Women with polycystic ovary syndrome (PCOS) have an increased risk of pregnancy‐associated complications. However, data on peripartum cardiovascular complications remain limited. Hence, we investigated trends, outcomes, and predictors of cardiovascular complications associated with PCOS diagnosis during delivery hospitalizations in the United States.

Methods and Results
We used data from the National Inpatient Sample (2002–2019). International Classification of Diseases, Ninth Revision (ICD‐9), or International Classification of Diseases, Tenth Revision (ICD‐10), codes were used to identify delivery hospitalizations and PCOS diagnosis. A total of 71 436 308 weighted hospitalizations for deliveries were identified, of which 0.3% were among women with PCOS (n=195 675). The prevalence of PCOS, and obesity among those with PCOS, increased during the study period. Women with PCOS were older (median, 31 versus 28 years; P<0.01) and had a higher prevalence of diabetes, obesity, and dyslipidemia. After adjustment for age, race and ethnicity, comorbidities, insurance, and income, PCOS remained an independent predictor of cardiovascular complications, including preeclampsia (adjusted odds ratio [OR], 1.56 [95% CI, 1.54–1.59]; P<0.01), eclampsia (adjusted OR, 1.58 [95% CI, 1.54–1.59]; P<0.01), peripartum cardiomyopathy (adjusted OR, 1.79 [95% CI, 1.49–2.13]; P<0.01), and heart failure (adjusted OR, 1.76 [95% CI, 1.27–2.45]; P<0.01), compared with no PCOS. Moreover, delivery hospitalizations among women with PCOS were associated with increased length (3 versus 2 days; P<0.01) and cost of hospitalization ($4901 versus $3616; P<0.01).

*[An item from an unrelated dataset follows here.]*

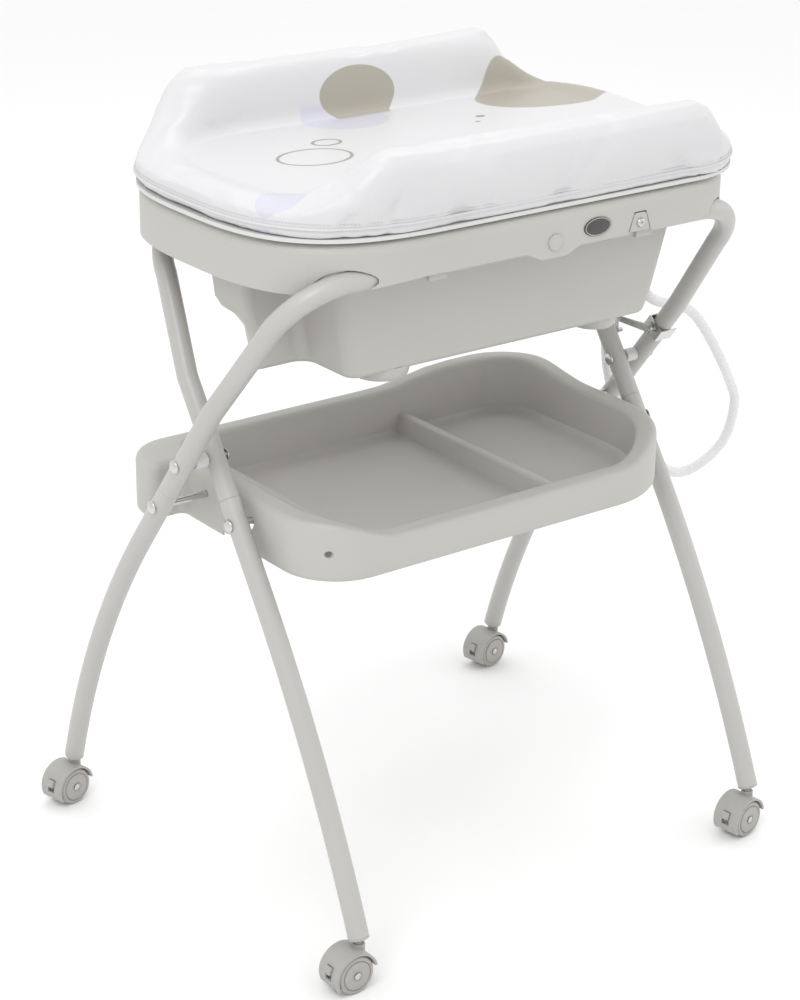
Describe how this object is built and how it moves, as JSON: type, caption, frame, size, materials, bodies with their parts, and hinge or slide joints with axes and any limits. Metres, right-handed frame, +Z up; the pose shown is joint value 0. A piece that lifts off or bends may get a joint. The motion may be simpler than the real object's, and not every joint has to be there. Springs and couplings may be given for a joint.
{
  "type": "changing table",
  "caption": "Folding changing table: padded lift-up top over a bath, storage tray, crossed tube frame on braked casters, drain hose.",
  "frame": {"origin": "on the floor, under the middle of the table's box without its drain hose", "axes": "+Z up, +X towards the drain hose's end along the long side, +Y towards the side where the padded top is hinged"},
  "size_m": [0.9928, 0.6194, 0.9716],
  "materials": {
    "painted_steel": "satin powder coat in warm light grey",
    "shell_plastic": "satin moulded plastic in warm light grey",
    "caster_plastic": "satin moulded plastic, slightly darker",
    "zinc_steel": "bright zinc plate",
    "board_plastic": "plain pale board",
    "pad_vinyl": "satin coated cloth over foam, with plain printed shapes",
    "hose_plastic": "cloudy white flexible hose",
    "badge_plastic": "plain dark oval with a thin pale border"
  },
  "bodies": {
    "outer_assembly": {"outer_frame": "painted_steel", "outer_leg_left": "painted_steel", "outer_leg_right": "painted_steel", "pivot_bolt_left": "zinc_steel", "pivot_bolt_right": "zinc_steel", "pivot_spacer_left": "board_plastic", "pivot_spacer_right": "board_plastic", "tray_hinge_bolt_left": "zinc_steel", "tray_hinge_bolt_right": "zinc_steel", "caster_far_left_plug": "shell_plastic", "caster_far_right_plug": "shell_plastic", "latch_channel": "zinc_steel", "latch_pin": "zinc_steel"},
    "inner_assembly": {"inner_frame": "painted_steel", "inner_leg_left": "painted_steel", "inner_leg_right": "painted_steel", "tray_hook_bolt_left": "zinc_steel", "tray_hook_bolt_right": "zinc_steel", "caster_near_left_plug": "shell_plastic", "caster_near_right_plug": "shell_plastic", "latch_catch": "zinc_steel"},
    "bath": {"tub": "shell_plastic", "rim_cap": "shell_plastic", "rim_badge": "badge_plastic", "bar_bracket": "shell_plastic", "bracket_screw": "zinc_steel", "drain_hose": "hose_plastic", "drain_spigot": "shell_plastic", "drain_plug": "caster_plastic", "hose_holder": "shell_plastic", "top_hinge_lug_left": "shell_plastic", "top_hinge_lug_right": "shell_plastic", "top_hinge_pin_left": "zinc_steel", "top_hinge_pin_right": "zinc_steel"},
    "changing_top": {"top_board": "board_plastic", "top_pad": "pad_vinyl"},
    "storage_tray": {"tray": "shell_plastic"},
    "safety_hook": {"latch_hook": "zinc_steel"},
    "far_left_swivel": {"caster_far_left_hood": "caster_plastic", "caster_far_left_axle": "zinc_steel"},
    "far_left_wheel_near": {"caster_far_left_wheel_near": "caster_plastic"},
    "far_left_wheel_far": {"caster_far_left_wheel_far": "caster_plastic"},
    "far_left_pedal": {"caster_far_left_brake": "caster_plastic"},
    "near_left_swivel": {"caster_near_left_hood": "caster_plastic", "caster_near_left_axle": "zinc_steel"},
    "near_left_wheel_near": {"caster_near_left_wheel_near": "caster_plastic"},
    "near_left_wheel_far": {"caster_near_left_wheel_far": "caster_plastic"},
    "near_left_pedal": {"caster_near_left_brake": "caster_plastic"},
    "near_right_swivel": {"caster_near_right_hood": "caster_plastic", "caster_near_right_axle": "zinc_steel"},
    "near_right_wheel_near": {"caster_near_right_wheel_near": "caster_plastic"},
    "near_right_wheel_far": {"caster_near_right_wheel_far": "caster_plastic"},
    "near_right_pedal": {"caster_near_right_brake": "caster_plastic"},
    "far_right_swivel": {"caster_far_right_hood": "caster_plastic", "caster_far_right_axle": "zinc_steel"},
    "far_right_wheel_near": {"caster_far_right_wheel_near": "caster_plastic"},
    "far_right_wheel_far": {"caster_far_right_wheel_far": "caster_plastic"},
    "far_right_pedal": {"caster_far_right_brake": "caster_plastic"}
  },
  "joints": [
    {"name": "frame_fold", "type": "hinge", "parent": "outer_assembly", "child": "inner_assembly", "pos_m": [0.0147, 0.0016, 0.559], "axis": [1, 0, 0], "range_deg": [0, 30]},
    {"name": "tub_lift", "type": "hinge", "parent": "outer_assembly", "child": "bath", "pos_m": [0.0147, -0.19023, 0.809], "axis": [1, 0, 0], "range_deg": [0, 90]},
    {"name": "tray_fold", "type": "hinge", "parent": "outer_assembly", "child": "storage_tray", "pos_m": [0.0147, 0.05339, 0.4915], "axis": [-1, 0, 0], "range_deg": [0, 30]},
    {"name": "top_open", "type": "hinge", "parent": "bath", "child": "changing_top", "pos_m": [0.0147, 0.2336, 0.85], "axis": [-1, 0, 0], "range_deg": [0, 100]},
    {"name": "hook_lift", "type": "hinge", "parent": "outer_assembly", "child": "safety_hook", "pos_m": [0.3455, -0.03188, 0.60263], "axis": [1, 0, 0], "range_deg": [0, 60]},
    {"name": "far_left_swivel_turn", "type": "hinge", "parent": "outer_assembly", "child": "far_left_swivel", "pos_m": [-0.3353, 0.2886, 0.05], "axis": [0, 0, 1], "continuous": true},
    {"name": "far_left_roll_near", "type": "hinge", "parent": "far_left_swivel", "child": "far_left_wheel_near", "pos_m": [-0.34899, 0.28569, 0.024], "axis": [-0.2079, 0.9781, 0], "continuous": true},
    {"name": "far_left_roll_far", "type": "hinge", "parent": "far_left_swivel", "child": "far_left_wheel_far", "pos_m": [-0.34899, 0.28569, 0.024], "axis": [-0.2079, 0.9781, 0], "continuous": true},
    {"name": "far_left_brake_press", "type": "hinge", "parent": "far_left_swivel", "child": "far_left_pedal", "pos_m": [-0.34899, 0.28569, 0.024], "axis": [0.2079, -0.9781, 0], "range_deg": [0, 14]},
    {"name": "near_left_swivel_turn", "type": "hinge", "parent": "inner_assembly", "child": "near_left_swivel", "pos_m": [-0.2928, -0.2854, 0.05], "axis": [0, 0, 1], "continuous": true},
    {"name": "near_left_roll_near", "type": "hinge", "parent": "near_left_swivel", "child": "near_left_wheel_near", "pos_m": [-0.3068, -0.2854, 0.024], "axis": [0, 1, 0], "continuous": true},
    {"name": "near_left_roll_far", "type": "hinge", "parent": "near_left_swivel", "child": "near_left_wheel_far", "pos_m": [-0.3068, -0.2854, 0.024], "axis": [0, 1, 0], "continuous": true},
    {"name": "near_left_brake_press", "type": "hinge", "parent": "near_left_swivel", "child": "near_left_pedal", "pos_m": [-0.3068, -0.2854, 0.024], "axis": [0, -1, 0], "range_deg": [0, 14]},
    {"name": "near_right_swivel_turn", "type": "hinge", "parent": "inner_assembly", "child": "near_right_swivel", "pos_m": [0.3222, -0.2854, 0.05], "axis": [0, 0, 1], "continuous": true},
    {"name": "near_right_roll_near", "type": "hinge", "parent": "near_right_swivel", "child": "near_right_wheel_near", "pos_m": [0.30834, -0.28735, 0.024], "axis": [-0.1392, 0.9903, 0], "continuous": true},
    {"name": "near_right_roll_far", "type": "hinge", "parent": "near_right_swivel", "child": "near_right_wheel_far", "pos_m": [0.30834, -0.28735, 0.024], "axis": [-0.1392, 0.9903, 0], "continuous": true},
    {"name": "near_right_brake_press", "type": "hinge", "parent": "near_right_swivel", "child": "near_right_pedal", "pos_m": [0.30834, -0.28735, 0.024], "axis": [0.1392, -0.9903, 0], "range_deg": [0, 14]},
    {"name": "far_right_swivel_turn", "type": "hinge", "parent": "outer_assembly", "child": "far_right_swivel", "pos_m": [0.3647, 0.2886, 0.05], "axis": [0, 0, 1], "continuous": true},
    {"name": "far_right_roll_near", "type": "hinge", "parent": "far_right_swivel", "child": "far_right_wheel_near", "pos_m": [0.35084, 0.28665, 0.024], "axis": [-0.1392, 0.9903, 0], "continuous": true},
    {"name": "far_right_roll_far", "type": "hinge", "parent": "far_right_swivel", "child": "far_right_wheel_far", "pos_m": [0.35084, 0.28665, 0.024], "axis": [-0.1392, 0.9903, 0], "continuous": true},
    {"name": "far_right_brake_press", "type": "hinge", "parent": "far_right_swivel", "child": "far_right_pedal", "pos_m": [0.35084, 0.28665, 0.024], "axis": [0.1392, -0.9903, 0], "range_deg": [0, 14]}
  ],
  "couplings": [
    {"joint": "tub_lift", "follows": "frame_fold", "ratio": 3},
    {"joint": "tray_fold", "follows": "frame_fold", "ratio": 1}
  ]
}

Women with PCOS had a higher risk of preeclampsia/eclampsia, peripartum cardiomyopathy, and heart failure during delivery hospitalizations. Moreover, delivery hospitalizations among women with PCOS diagnosis were associated with increased length and cost of hospitalization. This signifies the importance of prepregnancy consultation and optimization for cardiometabolic health to improve maternal and neonatal outcomes.